Mortality, Final Fantasy, Drinking Hennessy

This is from an image of a Final Fantasy cos-player.  He (or she) is dressed up as the Black Mage character that appears in several final fantasy games.  I was inspired by playing Final Fantasy IX again, which I haven't played since it was released way back in the terrifyingly numbered year 2000. 

In this particular Final Fantasy the Black Mage characters are artificially created, mindless, magical soldiers programmed to kill and destroy who or what ever their master wishes them to.  The crazy thing is that, at one point in the game, you discover a village of Black Mages who have become self-aware and have run away from the war.  One of the mages has discovered that after one year of awareness their kind dies.  The other mages don't really understand death and have buried their dead companions under the ground only because they've seen humans do the same thing.  In one conversation, a mage plans on cleaning up his dead friend in the pond when he "wakes up" from his sleep, while another asks whether you think that it is "warm or cold" living under the ground.  The mage that knows about the lifespan stuggles with depression and finding meaning in his life knowing that he and all of his companions will soon die. 

Pretty heady stuff for a PS1 RPG that looks like an anime for children.  I was really impressed with this section of the game, and I can't believe that I didn't remember it from my first play-through.  So, in honor of FFIX, I dub this picture "Is It Warm or Is It Cold (Under the Ground)."

P.S.  I don't think I've ever drank Hennessy before.


Diablo 3: Electric Boogalee

Sorry for the lack of posts, but those bastards at Blizzard finally released Diablo III.  It's swung into my life like a demonic wrecking ball, pushing everything to the sides of its beautiful, spiky goodness. Diablo II was one of the first PC games that I ever really got into, and it's still one of my favorite games ever, so you can imagine my excitement for the decade-in-the-making sequel.  The game does not disappoint.  Once my addiction to the game plateaus, I'll be back with more drawings.

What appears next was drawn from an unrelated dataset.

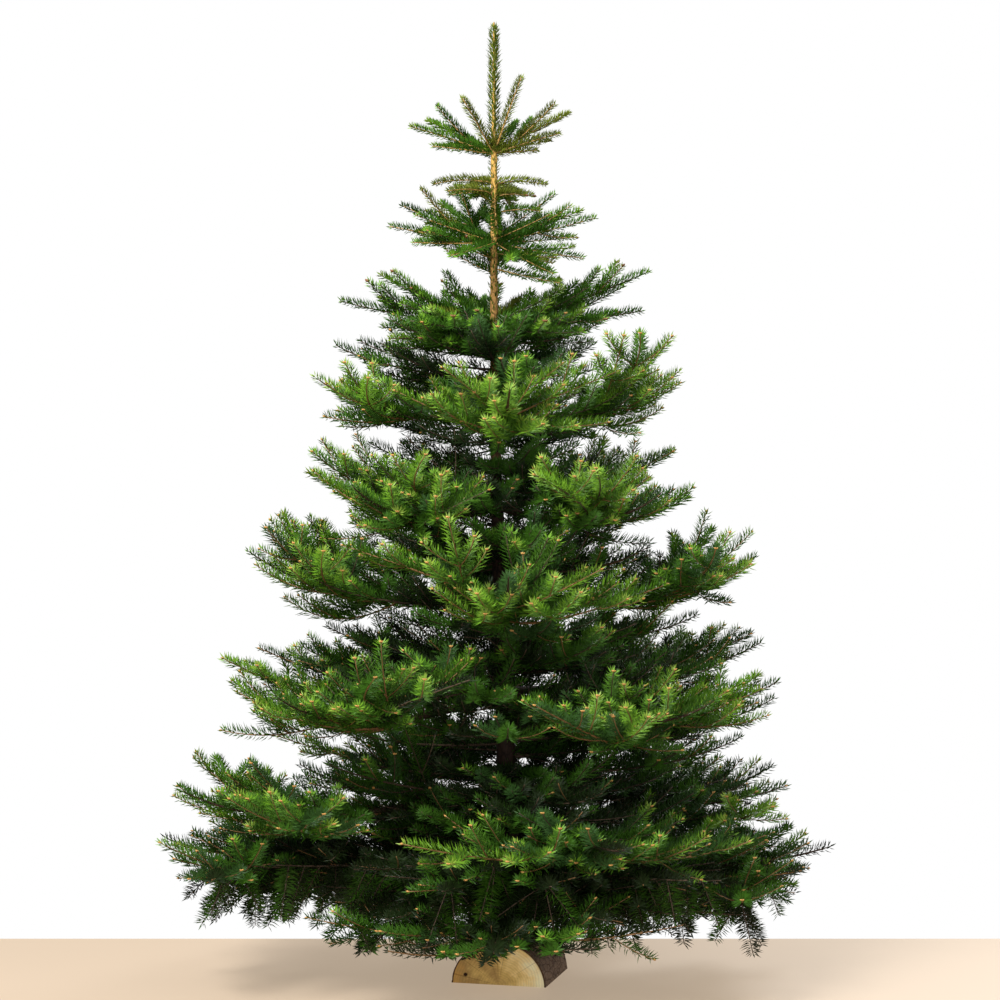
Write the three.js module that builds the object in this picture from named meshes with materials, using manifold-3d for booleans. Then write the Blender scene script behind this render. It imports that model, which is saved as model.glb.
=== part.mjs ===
/**
 * A cut spruce of Christmas tree size in its half-log foot: trunk, main boughs, and one solid for each mass
 * of foliage. Millimetres, +Z up. The origin is at the centre of the foot's flat underside, on the floor.
 * The tree's front faces -Y, and directions round the trunk are in degrees from +X towards +Y.
 */
import * as THREE from 'three';
import { mergeVertices } from 'three/addons/utils/BufferGeometryUtils.js';
import Module from 'manifold-3d';

const wasm = await Module();
wasm.setup();

// --- Driving dimensions ---

const TREE_HEIGHT = 1750;
const GAP = 0.3; // left between pieces that touch
const SEED = 20;

// The trunk leans a little to the left as it climbs, then runs straight up.
const LEAN = -30;
const LEAN_HEIGHT = 1200;
const TRUNK_FOOT = 24; // height of the flat cut at its foot, inside the log
const TRUNK_SIDES = 9;
const TRUNK_RADII = [
  [TRUNK_FOOT, 24],
  [150, 22],
  [700, 14.5],
  [1100, 8],
  [1500, 6.4],
  [1560, 4.2],
  [TREE_HEIGHT, 1.8],
];

// Half of a short log, its flat side down, turned a little so that one bark side shows.
const LOG_WIDTH = 175;
const LOG_HEIGHT = 78;
const LOG_LENGTH = 175;
const LOG_TURN = -14.6;
const LOG_ARC_STEPS = 16;

// The needles lie close round the leader, the straight top shoot.
const LEADER_FOOT = 1560;
const LEADER_RADIUS = 10.5;

// Light upper whorls, where single shoots show. A shoot is [direction, reach, height of its tip].
const SHOOT_FOOT = 3; // half thickness where a shoot leaves the trunk
const UPPER_WHORLS = [
  {
    name: 'whorl_1',
    base: 1502,
    radius: 15,
    left: [[188, 151, 1556], [140, 158, 1585], [228, 79, 1598], [255, 58, 1458]],
    right: [[22, 146, 1592], [-18, 122, 1540], [60, 77, 1576], [-48, 68, 1637]],
  },
  {
    name: 'whorl_2',
    base: 1430,
    radius: 15,
    left: [[175, 109, 1456], [205, 91, 1436], [120, 95, 1455]],
    right: [[8, 94, 1455], [-24, 89, 1392], [62, 90, 1446]],
  },
  {
    name: 'whorl_3',
    base: 1342,
    radius: 20,
    left: [[185, 189, 1377], [160, 178, 1422], [122, 184, 1440], [206, 162, 1329], [240, 150, 1300]],
    right: [[5, 184, 1396], [30, 183, 1417], [72, 176, 1400], [-18, 167, 1303], [-48, 154, 1270]],
  },
  {
    name: 'whorl_4',
    base: 1182,
    radius: 29,
    left: [[176, 279, 1246], [148, 245, 1301], [205, 203, 1152], [228, 210, 1185], [250, 105, 1285]],
    right: [[10, 284, 1302], [-15, 272, 1219], [38, 250, 1280], [-46, 215, 1165], [-72, 105, 1290]],
    back: [[94, 255, 1270], [70, 230, 1220], [118, 230, 1230]],
  },
];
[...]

May the Lords of Hell always drop rare loot for you.


Frozen, Dead Commander

The dead, frozen officer from the sci-fi/comedy Dark Star, one of my favorite movies.


Death by Unicorn

This is drawn from a still from The Abominable Dr. Phibes.  This was a film I checked out because of this recommendation.  It has some really great imagery in it, really gorgeous stuff.  The gentleman above has been killed by a statue of a golden unicorn hurled at him from a catapult.  Pretty cool.


Where's Mom?

So, back in the olden, moldy, golden days, you had to stand still for a long time to get a good photo, and mothers used to sometimes hide under blankets to hold their children still for the process.  I guess nobody realized that it looks creepier than goddamned hell.



I've been listening to a lot of the Melvins lately.  This is a kind of weird looking drawing of original member Roger "Buzz" Osborne, aka King Buzzo.


Self Portrait

I've never done a self-portrait that really looks like me.  This one is okay, but I think I always make myself look better than I really do, subconsciously handsomizing myself. I definitely smell better in this portrait than I really do.

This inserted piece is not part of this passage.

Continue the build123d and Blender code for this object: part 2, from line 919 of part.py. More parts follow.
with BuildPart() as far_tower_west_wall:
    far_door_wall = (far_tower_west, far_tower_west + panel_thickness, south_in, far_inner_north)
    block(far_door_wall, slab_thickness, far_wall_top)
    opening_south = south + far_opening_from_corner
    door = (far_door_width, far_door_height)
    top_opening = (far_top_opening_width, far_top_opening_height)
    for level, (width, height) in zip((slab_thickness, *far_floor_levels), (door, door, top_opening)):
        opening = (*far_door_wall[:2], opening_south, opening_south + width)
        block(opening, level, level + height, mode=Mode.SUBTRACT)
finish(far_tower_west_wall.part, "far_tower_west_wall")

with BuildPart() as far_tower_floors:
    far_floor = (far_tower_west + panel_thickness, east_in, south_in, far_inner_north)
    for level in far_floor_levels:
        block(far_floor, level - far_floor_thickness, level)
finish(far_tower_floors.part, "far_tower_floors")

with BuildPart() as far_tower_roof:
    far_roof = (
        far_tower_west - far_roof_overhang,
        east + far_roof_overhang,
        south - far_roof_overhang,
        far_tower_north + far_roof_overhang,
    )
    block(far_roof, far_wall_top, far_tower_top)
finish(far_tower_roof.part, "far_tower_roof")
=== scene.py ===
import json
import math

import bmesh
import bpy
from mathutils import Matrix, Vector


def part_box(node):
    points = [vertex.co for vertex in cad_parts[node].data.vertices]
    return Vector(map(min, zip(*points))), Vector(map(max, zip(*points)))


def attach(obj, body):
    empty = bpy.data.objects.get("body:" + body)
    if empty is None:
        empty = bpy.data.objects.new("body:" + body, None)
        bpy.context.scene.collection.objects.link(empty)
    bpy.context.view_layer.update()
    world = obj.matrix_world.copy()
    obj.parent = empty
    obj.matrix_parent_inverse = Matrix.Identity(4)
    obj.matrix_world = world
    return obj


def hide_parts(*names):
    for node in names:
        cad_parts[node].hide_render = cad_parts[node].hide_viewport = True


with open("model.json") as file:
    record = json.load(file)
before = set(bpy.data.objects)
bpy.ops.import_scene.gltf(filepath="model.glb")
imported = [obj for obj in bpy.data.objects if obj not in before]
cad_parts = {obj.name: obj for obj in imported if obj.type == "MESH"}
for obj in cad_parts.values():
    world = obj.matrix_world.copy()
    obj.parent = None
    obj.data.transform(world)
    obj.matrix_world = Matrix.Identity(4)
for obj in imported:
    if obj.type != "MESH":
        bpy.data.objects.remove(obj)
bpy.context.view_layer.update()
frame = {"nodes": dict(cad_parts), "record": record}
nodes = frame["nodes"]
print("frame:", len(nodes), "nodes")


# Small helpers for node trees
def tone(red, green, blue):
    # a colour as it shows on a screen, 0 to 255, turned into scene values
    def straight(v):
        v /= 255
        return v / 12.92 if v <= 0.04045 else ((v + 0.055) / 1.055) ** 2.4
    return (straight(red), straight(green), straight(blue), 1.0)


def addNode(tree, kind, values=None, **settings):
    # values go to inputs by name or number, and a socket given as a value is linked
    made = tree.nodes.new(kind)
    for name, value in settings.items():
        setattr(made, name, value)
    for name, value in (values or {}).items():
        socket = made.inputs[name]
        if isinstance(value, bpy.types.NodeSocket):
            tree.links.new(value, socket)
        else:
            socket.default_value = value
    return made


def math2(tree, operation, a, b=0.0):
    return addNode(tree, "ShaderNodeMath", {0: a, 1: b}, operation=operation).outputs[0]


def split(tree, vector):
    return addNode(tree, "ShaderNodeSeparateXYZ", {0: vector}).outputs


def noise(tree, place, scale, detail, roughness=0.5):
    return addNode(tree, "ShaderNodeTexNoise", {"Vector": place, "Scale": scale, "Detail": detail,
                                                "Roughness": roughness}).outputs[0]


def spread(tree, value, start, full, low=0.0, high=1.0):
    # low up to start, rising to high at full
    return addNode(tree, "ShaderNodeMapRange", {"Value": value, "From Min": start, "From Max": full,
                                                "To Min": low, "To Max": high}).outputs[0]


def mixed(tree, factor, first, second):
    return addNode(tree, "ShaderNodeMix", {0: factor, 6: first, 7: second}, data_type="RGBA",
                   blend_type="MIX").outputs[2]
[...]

Check it out.  I broke a wine glass while doing the dishes and cut up my finger pretty bad.  I'm always fascinated by gross stuff like this.  Wine glass: 1, Me:  0.


Turkish Swayze

My sister and a friend of hers once met a Turkish man in a bar who idolized Patrick Swayze.  They almost convinced him to get a tattoo of "The Swayze" riding a surf board and carrying the Turkish flag.



This is a drawing of W. Somerset Maugham.  I just finished his novel Of Human Bondage, and it really got to me.  Parts of it drag a little, and get repetitive, but every time I started to get bored, Maugham drops an idea that hits like a sledge hammer.  I finished it a week or two ago, and I'm still thinking about it.


Bilial's Revenge

This is from the movie Basket Case.  It's a great horror film about a dude and his psychotic conjoined twin who lives in a basket, has a psychic connection to his brother, and gets really mad when the bro gets a boner.  I recommend it.


The Only Superman You'll Ever Need.

This is my drawing of a Superman cos-player.  I honestly think this guy is awesome.  I'll take this Superman over any and all others.


Shuffling Wet Cards

A few weeks ago, I watched The Navigator starring Buster Keaton.  It was an okay silent film comedy, but there was one scene that stuck with me for days.  It was only about a minute long, if that, in which Keaton pulls a soaking wet deck of cards (he just came in from a rain storm) out of his pocket and begins shuffling them.  As you can imagine, this doesn't work too well, but the great thing about the scene is that he just keeps shuffling them anyway, just shuffling wet cards. 


Chinese Death Mask

This is a drawing of a jade funeral mask of a Chinese princess from the first century B.C.  Her name was Tou Wan.  I was just flipping through a book on early Chinese culture and this image grabbed me.  Apparently the jade squares cover her whole body, and the wire holding everything together is wrapped in silk and strands of gold.  Pretty amazing stuff.


Exit Sign

Another blast from the past, this is another old drawing that I still like.  It's a sign to put over a door, very Indiana Jones and the Temple of Doom.


Old Buster

I found this drawing in an old sketch book from about six years ago.  It's one of the few old drawings I have that I still really like.  It's of an elderly Buster Keaton.  He had one of the most beautiful faces ever.